Varying Opportunities as a Microbiologist

Professional Career Path
Microbiology is the study of organisms of microscopic size, including bacteria, protozoa, viruses, and certain algae and fungi which affect every aspect of life on Earth. They have amazing diversity of form and can live in a wide range of habitats ranging from hot springs to the human body and the depths of the ocean. Although some microbes cause diseases, like measles, meningitis or AIDS, the majority are completely harmless. In fact these small life forms are essential to the cycling of nutrients in the ecosystems of the planet. .




We study microbiology because bacteria, viruses and fungi are the leading cause of death in the history of mankind.Tiny and virtually invisible microbes studied by microbiologists have had a tremendous impact on society since the earliest days of recorded history. Bacteria, viruses and fungi have been responsible for the downfall of governments, famine, and death on an almost incalculable scale. It has only been in the last one hundred years that we have finally begun to win the age old battle with these small and deadly bugs.

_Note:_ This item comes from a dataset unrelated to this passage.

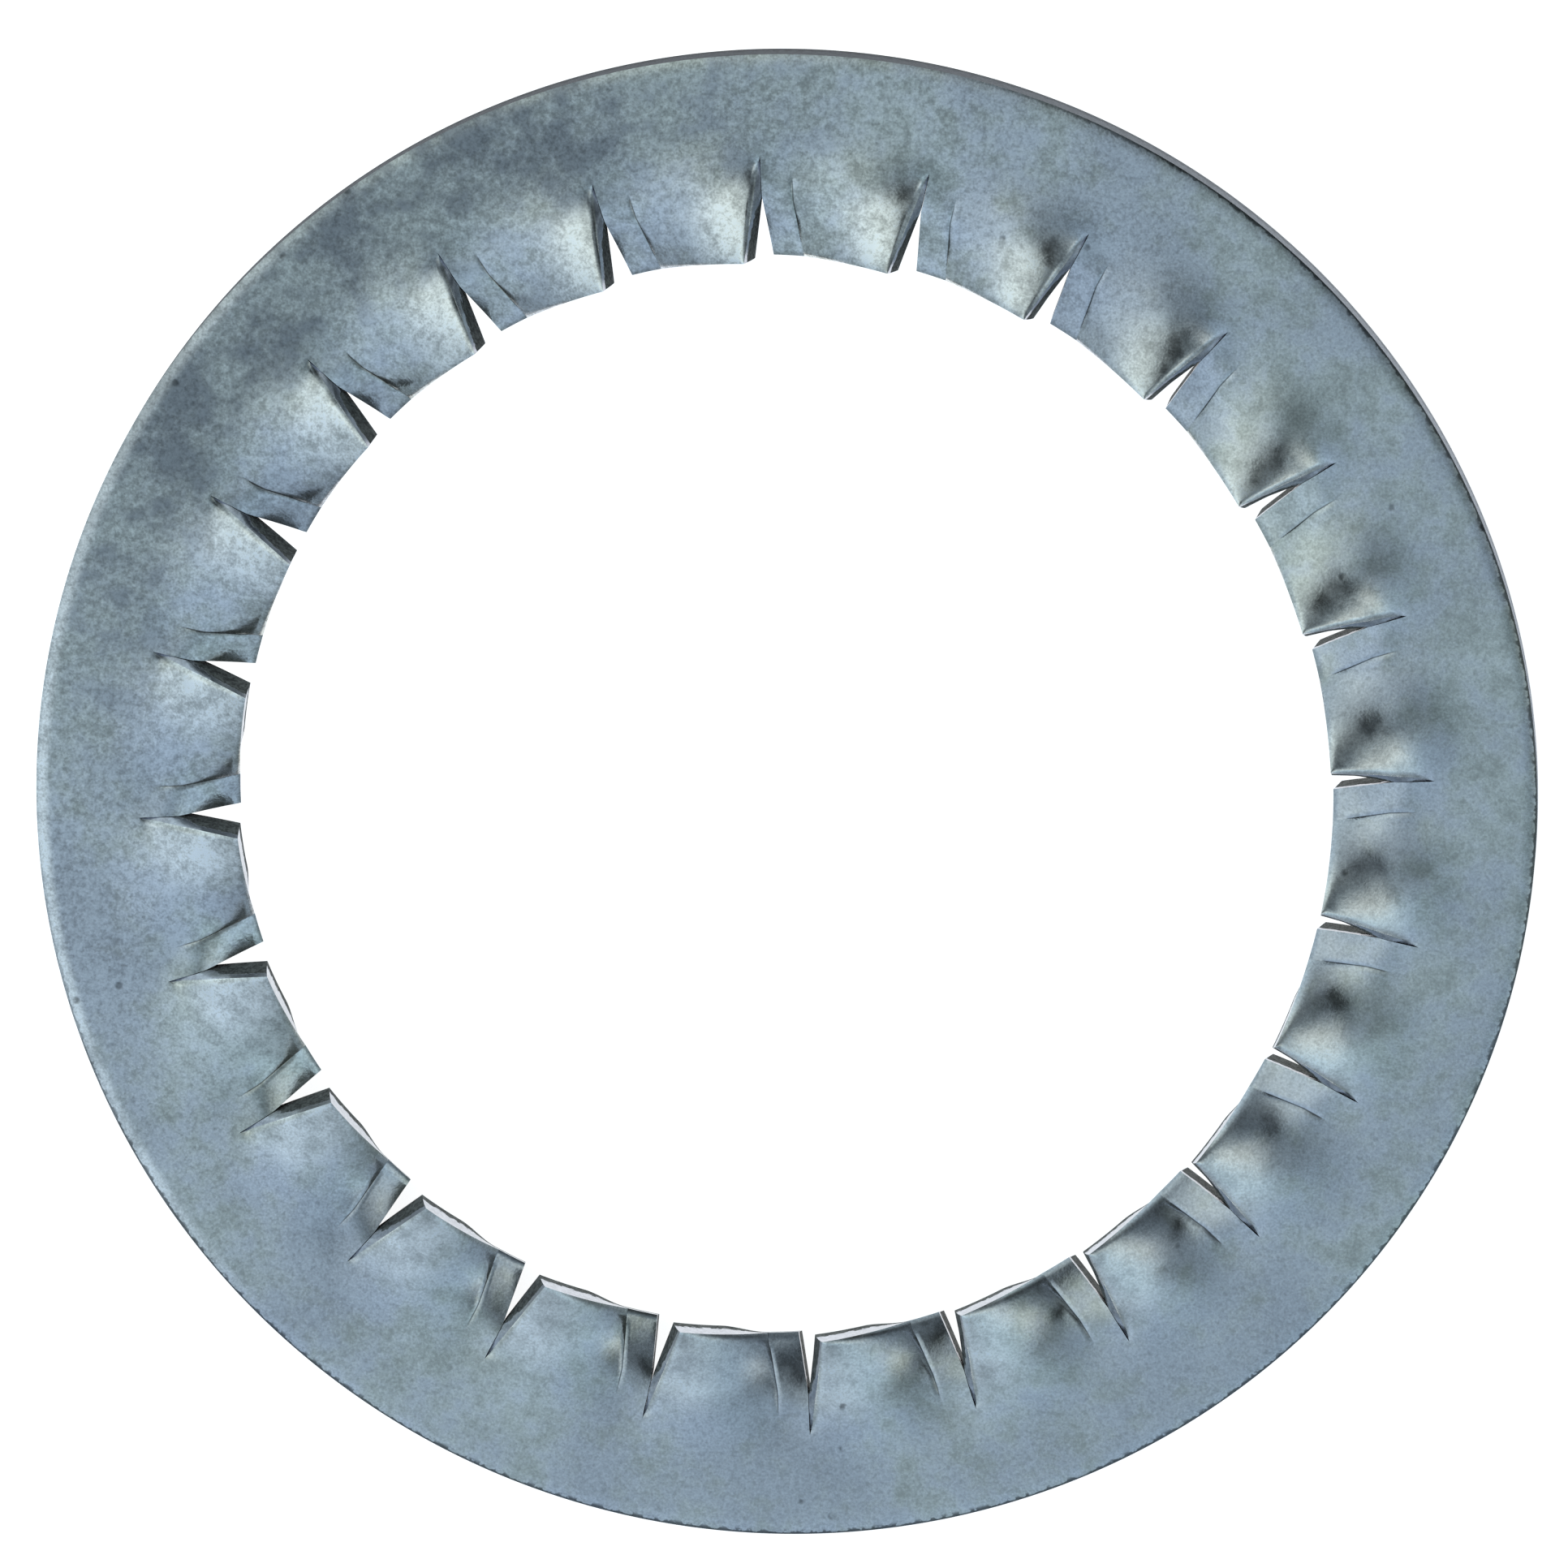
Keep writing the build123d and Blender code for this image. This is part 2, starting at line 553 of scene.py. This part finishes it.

Before bacteria and viruses were discovered, people believed that disease arose spontaneously in diseased tissues. No one had any idea that infections were caused by very small living organisms. Microbiology is a vast subject which overlaps with other life sciences such as genetics, biochemistry, molecular biology and even engineering. Microbiologists can be found at work in many different places, but they are normally based in a laboratory. As there are many different types of microbes there are many different types of microbiologists: bacteriologists, mycologists (who study fungi) and virologists - all working within even smaller areas of specialisation; the variations are endless!

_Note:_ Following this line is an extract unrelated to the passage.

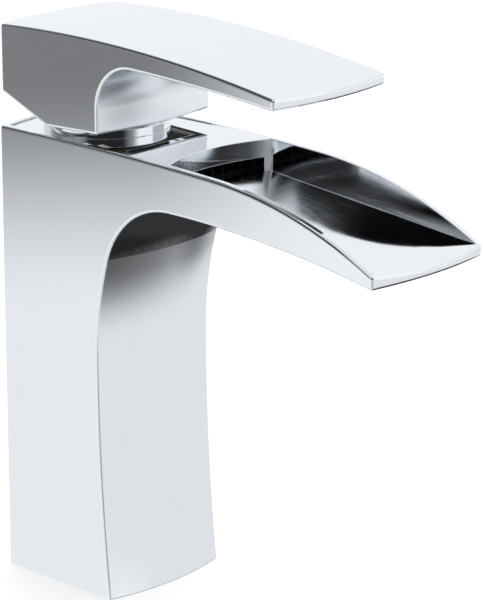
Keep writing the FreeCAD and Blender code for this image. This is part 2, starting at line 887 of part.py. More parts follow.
def make_spindle_carriage():
    """The turning spindle: a channel guides the disc carrier, a slot lets the lever tilt."""
    spindle = piece("spindle_carriage", seat)
    flange_level = size.housing_ledge - 2 * size.seat_gap - size.flange_thickness
    flange = sketch_on(spindle, "XY_Plane", flange_level)
    circle(flange, 0, 0, size.housing_bore - size.turning_gap)
    pad(spindle, flange, size.flange_thickness)
    neck = sketch_on(spindle, "XY_Plane", flange_level)
    circle(neck, 0, 0, size.spindle_radius)
    pad(spindle, neck, size.spindle_height - flange_level)

    block_top = carrier_level - seat + size.carrier_thickness + size.carrier_block_rise
    channel_top = block_top + size.turning_gap
    half_channel = size.carrier_block_width / 2 + size.seat_gap
    channel = sketch_on(spindle, "YZ_Plane")
    outline(channel, box_corners(-half_channel, flange_level - 1, half_channel, channel_top))
    pocket(spindle, channel, symmetric=True)
    slot = sketch_on(spindle, "XZ_Plane")
    above_neck = size.spindle_height + 1
    outline(slot, box_corners(-size.stem_slot_rear, channel_top, size.stem_slot_front, above_neck))
    pocket(spindle, slot, size.stem_width + 2 * size.seat_gap, symmetric=True)

    tab = sketch_on(spindle, "XY_Plane", size.housing_height + size.turning_gap)
    half_tab = size.limit_tab_width / 2
    outline(tab, box_corners(-size.limit_tab_radius, -half_tab, 1 - size.spindle_radius, half_tab))
    pad(spindle, tab, size.limit_tab_height)
    pin_hole = sketch_on(spindle, "XZ_Plane")
    circle(pin_hole, 0, size.pivot_rise, size.pin_radius + size.running_gap)
    pocket(spindle, pin_hole, symmetric=True)


def make_pivot_pin():
    pin = piece("pivot_pin", pivot)
    section = sketch_on(pin, "XZ_Plane")
    circle(section, 0, 0, size.pin_radius)
    pad(pin, section, size.pin_length, symmetric=True)


# Lever.


def make_lever_stem():
    """The square stem with its hub on the pin, and the arm that ends in a ball."""
    stem = piece("lever_stem", pivot)
    half_stem = size.stem_width / 2
    hub = sketch_on(stem, "XZ_Plane")
    circle(hub, 0, 0, size.hub_radius)
    pad(stem, hub, size.stem_width - 2 * size.seat_gap, symmetric=True)
    shank = sketch_on(stem, "XY_Plane")
    outline(shank, box_corners(-half_stem, -half_stem, half_stem, half_stem))
    pad(stem, shank, size.stem_top)
    arm = sketch_on(stem, "XY_Plane")
    across, up = size.arm_thickness / 2, size.arm_width / 2
    outline(arm, box_corners(-across, -up, across, up))
    pad(stem, arm, size.arm_length, reverse=True)
    ball = stem.newObject("PartDesign::AdditiveSphere", "lever_stem_ball")
    ball.AttachmentSupport = [(origin_item(stem, "XY_Plane"), "")]
    ball.MapMode = "FlatFace"
    ball.AttachmentOffset = FreeCAD.Placement(FreeCAD.Vector(0, 0, -size.arm_length.value), FreeCAD.Rotation())
    ball.Radius = size.ball_radius.value
    bind(ball, "AttachmentOffset.Base.z", -size.arm_length)
    bind(ball, "Radius", size.ball_radius)
    pin_hole = sketch_on(stem, "XZ_Plane")
    circle(pin_hole, 0, 0, size.pin_radius + size.running_gap)
    pocket(stem, pin_hole, symmetric=True)


def paddle_height(across):
    """Height of the handle's crowned top at one distance from the axis."""
    run = across - size.paddle_crest
    return size.paddle_rise - size.paddle_radius + root(size.paddle_radius * size.paddle_radius - run * run)


def grip_height(across):
    """Height of the paddle's arched underside at one distance from the axis."""
    run = across - size.grip_crest
    return size.grip_rise - size.grip_radius + root(size.grip_radius * size.grip_radius - run * run)


def grip_corners(beyond_tip):
    """Side outline of everything in front of the handle's block and under its paddle."""
    inner = size.grip_radius - size.block_throat
    throat_across = size.block_reach + size.block_throat
    run = throat_across - size.grip_crest
    depth = root(inner * inner - run * run)
    centre_up = size.grip_rise - size.grip_radius
    share = size.grip_radius / inner
    return [
        (size.block_reach, 0),
        (size.block_reach, centre_up + depth, "right", size.block_throat),
        (size.grip_crest + run * share, centre_up + depth * share, "right", size.grip_radius),
        (beyond_tip, grip_height(beyond_tip)),
        (beyond_tip, 0),
    ]


def make_handle():
    handle = piece("handle", pivot)
    beyond_tip = size.tip_reach + size.tip_bow + 1
    beyond_rear = size.handle_rear + size.handle_rear_bow + 1
    plan = sketch_on(handle, "XY_Plane", size.block_rise)
    rear = (size.handle_rear, size.handle_rear_bow)
    outline(plan, bowed_plan(*rear, size.tip_reach, size.tip_bow, half_width))
    pad(handle, plan, size.paddle_rise - size.block_rise)

    swept_cut(handle, grip_corners(beyond_tip), size.block_bow)
    crown = sketch_on(handle, "XZ_Plane")
    outline(
        crown,
        [
            (-beyond_rear, paddle_height(-beyond_rear), "right", size.paddle_radius),
            (beyond_tip, paddle_height(beyond_tip)),
            (beyond_tip, size.paddle_rise + 1),
            (-beyond_rear, size.paddle_rise + 1),
        ],
    )
    pocket(handle, crown, symmetric=True)
    heel_slope = (size.heel_rise - size.block_rise) / (size.handle_rear - size.heel_reach)
    heel = sketch_on(handle, "XZ_Plane")
    outline(
        heel,
        [
            (-beyond_rear, size.heel_rise + (size.handle_rear_bow + 1) * heel_slope),
            (-size.heel_reach, size.block_rise),
            (size.block_reach, size.block_front_rise),
            (size.tip_reach, size.block_front_rise),
            (size.tip_reach, 0),
            (-beyond_rear, 0),
        ],
    )
    pocket(handle, heel, symmetric=True)
    round_edges(handle, size.edge_round, above=0)

    across = half_width - size.handle_wall
    cavity = sketch_on(handle, "XY_Plane")
    low, high = size.handle_rear_wall - size.handle_rear, size.block_reach - size.handle_front_wall
    outline(cavity, box_corners(low, -across, high, across))
    pocket(handle, cavity, size.cavity_rise, reverse=True)
    boss = sketch_on(handle, "XY_Plane", size.socket_rise)
    circle(boss, 0, 0, size.socket_radius)
    pad(handle, boss, size.cavity_rise - size.socket_rise)
    half_socket = (size.bush_width + size.seat_gap) / 2
    socket = sketch_on(handle, "XY_Plane", size.socket_rise)
    outline(socket, box_corners(-half_socket, -half_socket, half_socket, half_socket))
    pocket(handle, socket, size.stem_top - size.socket_rise + size.seat_gap, reverse=True)

    back = size.handle_rear + size.handle_rear_bow
    for radius, depth in (
        (size.screw_radius, back - half_socket),
        (size.plug_radius - 0.5, back - size.socket_radius - 1),
        (size.plug_radius, size.plug_thickness + size.seat_gap),
    ):
        hole = sketch_on(handle, "YZ_Plane", -back)
        circle(hole, 0, size.screw_rise, radius)
        pocket(handle, hole, depth, reverse=True)


def make_stem_bush():
    bush = piece("stem_bush", pivot)
    outer, inner = size.bush_width / 2, (size.stem_width + size.seat_gap) / 2
    plan = sketch_on(bush, "XY_Plane", size.socket_rise)
    for reach in (outer, inner):
        outline(plan, box_corners(-reach, -reach, reach, reach))
    pad(bush, plan, size.stem_top - size.socket_rise)
    hole = sketch_on(bush, "YZ_Plane", -outer)
    circle(hole, 0, size.screw_rise, size.screw_radius + size.seat_gap)
    pocket(bush, hole, outer - inner + 0.5, reverse=True)


def make_grub_screw():
    screw = piece("grub_screw", pivot)
    face = sketch_on(screw, "YZ_Plane", -size.stem_width / 2)
    circle(face, 0, size.screw_rise, size.screw_radius - size.seat_gap)
    pad(screw, face, size.screw_length, reverse=True)
    key = sketch_on(screw, "YZ_Plane", -size.stem_width / 2 - size.screw_length)
    corner = size.key_width / math.sqrt(3)
    turns = [math.radians(60 * number) for number in range(6)]
    outline(key, [(corner * math.cos(turn), size.screw_rise + corner * math.sin(turn)) for turn in turns])
    pocket(screw, key, size.key_width, reverse=True)


def make_screw_plug():
    plug = piece("screw_plug", pivot)
    face = sketch_on(plug, "YZ_Plane", size.seat_gap - size.handle_rear - size.handle_rear_bow)
    circle(face, 0, size.screw_rise, size.plug_radius - size.seat_gap)
    pad(plug, face, size.plug_thickness)


make_faucet_body()
make_base_gasket()
make_flow_straightener()
make_cartridge_base()
make_seals("port_seals", seat, riser_ports())
make_seals("disc_seals", disc_level - size.seal_height, disc_ports())
make_fixed_disc()
make_cartridge_housing()
ring_radius = size.chamber_radius - size.ring_section - size.seat_gap / 2
make_o_ring("housing_o_ring", ring_radius, size.ring_section, seat + size.ring_rise)
make_retaining_nut()
make_limit_ring()
make_dome_collar()
ring_radius = size.nut_thread_radius - size.collar_ring_section - size.seat_gap / 2
make_o_ring("collar_o_ring", ring_radius, size.collar_ring_section, deck - size.collar_ring_drop)
make_spindle_carriage()
make_pivot_pin()
make_moving_disc()
make_disc_carrier()
make_lever_stem()
make_handle()
make_stem_bush()
make_grub_screw()
make_screw_plug()

doc.recompute()
failed = [item.Name for item in doc.Objects if "Invalid" in item.State or "Error" in item.State]
if failed:
    raise RuntimeError(f"these did not build: {failed}")
for feature in doc.Objects:
    base = getattr(feature, "BaseFeature", None)
    if base and feature.isDerivedFrom("PartDesign::Feature"):
        if abs(feature.Shape.Volume - base.Shape.Volume) < 0.001:
            raise RuntimeError(f"{feature.Name} changes nothing")

os.makedirs("parts", exist_ok=True)
for node in doc.Objects:
    if node.isDerivedFrom("PartDesign::Body") or node.isDerivedFrom("Part::Torus"):
        shape = node.Shape
        if shape.isNull() or not shape.isValid():
            raise RuntimeError(f"{node.Label} is not sound")
        shape.exportStep(f"parts/{node.Label}.step")
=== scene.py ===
"""Waterfall basin faucet: the finishes of its castings, cartridge and seals, and the studio it stands in."""

import math
from typing import NamedTuple

import bmesh
import bpy
from bpy.props import FloatProperty, FloatVectorProperty, PointerProperty
from bpy.types import Operator, Panel, PropertyGroup
from mathutils import Matrix

bl_info = {
    "name": "Waterfall basin faucet",
    "version": (1, 0, 0),
    "blender": (4, 5, 0),
    "location": "3D View > Sidebar > Faucet",
    "description": "Chrome, brass, ceramic and rubber finishes for a single-lever waterfall faucet",
    "category": "Object",
}

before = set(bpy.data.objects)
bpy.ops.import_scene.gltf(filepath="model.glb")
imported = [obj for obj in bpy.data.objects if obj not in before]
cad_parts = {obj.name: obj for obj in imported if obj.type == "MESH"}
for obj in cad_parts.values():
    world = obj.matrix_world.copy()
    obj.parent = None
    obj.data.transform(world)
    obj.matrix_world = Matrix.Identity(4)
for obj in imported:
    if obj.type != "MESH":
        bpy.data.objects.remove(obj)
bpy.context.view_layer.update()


# ---------------------------------------------------------------- node helpers


class Graph:
    """A node tree that is written as sums instead of node by node."""

    NODES_PER_ROW = 12
    NODE_WIDTH = 180
    NODE_HEIGHT = 220

    def __init__(self, tree):
        self.tree = tree
        tree.nodes.clear()
        self.count = 0

    def add(self, kind, inputs=None, **settings):
        """A new node to the right of the last one, with its inputs and settings."""
        item = self.tree.nodes.new(kind)
        row, column = divmod(self.count, self.NODES_PER_ROW)
        item.location = (self.NODE_WIDTH * column, -self.NODE_HEIGHT * row)
        self.count += 1
        for name, value in settings.items():
            setattr(item, name, value)
        for name, value in (inputs or {}).items():
            self.feed(item.inputs[name], value)
        return item

    def feed(self, socket, value):
        """Link another node's output to the socket, or set its plain value."""
        if isinstance(value, bpy.types.NodeSocket):
            self.tree.links.new(value, socket)
        else:
            socket.default_value = value

    def math(self, operation, *values):
        """One operation on the values."""
        item = self.add("ShaderNodeMath", operation=operation)
        for socket, value in zip(item.inputs, values):
            self.feed(socket, value)
        return item.outputs[0]

    def product(self, first, *others):
        """All the values multiplied."""
        for other in others:
            first = self.math("MULTIPLY", first, other)
        return first

    def ramp(self, value, low, high, start=0.0, end=1.0):
        """A soft step from start to end while value goes from low to high."""
        band = {"Value": value, "From Min": low, "From Max": high, "To Min": start, "To Max": end}
        return self.add("ShaderNodeMapRange", band, interpolation_type="SMOOTHSTEP").outputs["Result"]

    def between(self, value, low, high, soft):
        """1 between low and high, fading out over soft on either side."""
        rise = self.ramp(value, low - soft, low + soft)
        fall = self.ramp(value, high - soft, high + soft, 1.0, 0.0)
        return self.product(rise, fall)

    def blend(self, factor, first, second):
        """Mix two numbers."""
        item = self.add("ShaderNodeMix", data_type="FLOAT")
        for index, value in ((0, factor), (2, first), (3, second)):
            self.feed(item.inputs[index], value)
        return item.outputs[0]

    def tint(self, factor, first, second):
        """Mix two colours."""
        item = self.add("ShaderNodeMix", data_type="RGBA")
        self.feed(item.inputs[0], factor)
        for index, value in ((6, first), (7, second)):
            linked = isinstance(value, bpy.types.NodeSocket)
            self.feed(item.inputs[index], value if linked else (*value[:3], 1.0))
        return item.outputs[2]

    def noise(self, vector, per_metre, detail=2.0, roughness=0.5):
        """Cloudy noise with about that many lumps to the metre."""
        settings = {"Vector": vector, "Scale": per_metre, "Detail": detail, "Roughness": roughness}
        return self.add("ShaderNodeTexNoise", settings).outputs["Fac"]

    def stretched(self, vector, scale, turn=(0.0, 0.0, 0.0)):
        """Coordinates turned and scaled; a scale below 1 draws a pattern out along that axis."""
        settings = {"Vector": vector, "Rotation": turn, "Scale": scale}
        return self.add("ShaderNodeMapping", settings).outputs["Vector"]

    def parts_of(self, vector):
        """The x, y and z of a vector."""
        item = self.add("ShaderNodeSeparateXYZ", {"Vector": vector})
        return item.outputs[0], item.outputs[1], item.outputs[2]

    def facing(self):
        """The x, y and z of the surface's normal."""
        return self.parts_of(self.add("ShaderNodeNewGeometry").outputs["Normal"])

    def radius(self, x, y):
        """Distance from the axis through x = 0 and y = 0."""
        return self.math("SQRT", self.math("ADD", self.product(x, x), self.product(y, y)))

    def rings(self, reach, pitch):
        """A wave that repeats at every pitch of reach."""
        return self.math("SINE", self.product(reach, 2.0 * math.pi / pitch))

    def relief(self, height, depth, normal=None):
        """A bump of that depth in metres, over the given normal."""
        item = self.add("ShaderNodeBump", {"Height": height, "Strength": 1.0, "Distance": depth})
        if normal is not None:
            self.feed(item.inputs["Normal"], normal)
        return item.outputs["Normal"]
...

Food, pharmaceutical, agrochemical, biotechnological, biorefinery, environmental, pollution control and bioremediation, companies all need microbiologists to develop new products, monitor the production of existing ones and solve problems.

In the Field

Agriculture - environmental and health specialists study the role of microbes in plant disease, pest control, nutrition and soil fertility, or monitor and control pollution and devise biological waste treatment approaches. The field of mariculture also relies on microbiologists to monitor production and solve problems.

Medicine & Health Care

Hospitals, public health laboratories, research institutes and pharmaceutical companies offer work in diagnosis, prevention and treatment of illnesses associated with microbes.

Education & Research

Universities and colleges, as well as medical, dental and veterinary schools, all employ microbiologists as researchers and teachers. The training is also ideal for would-be science teachers in schools.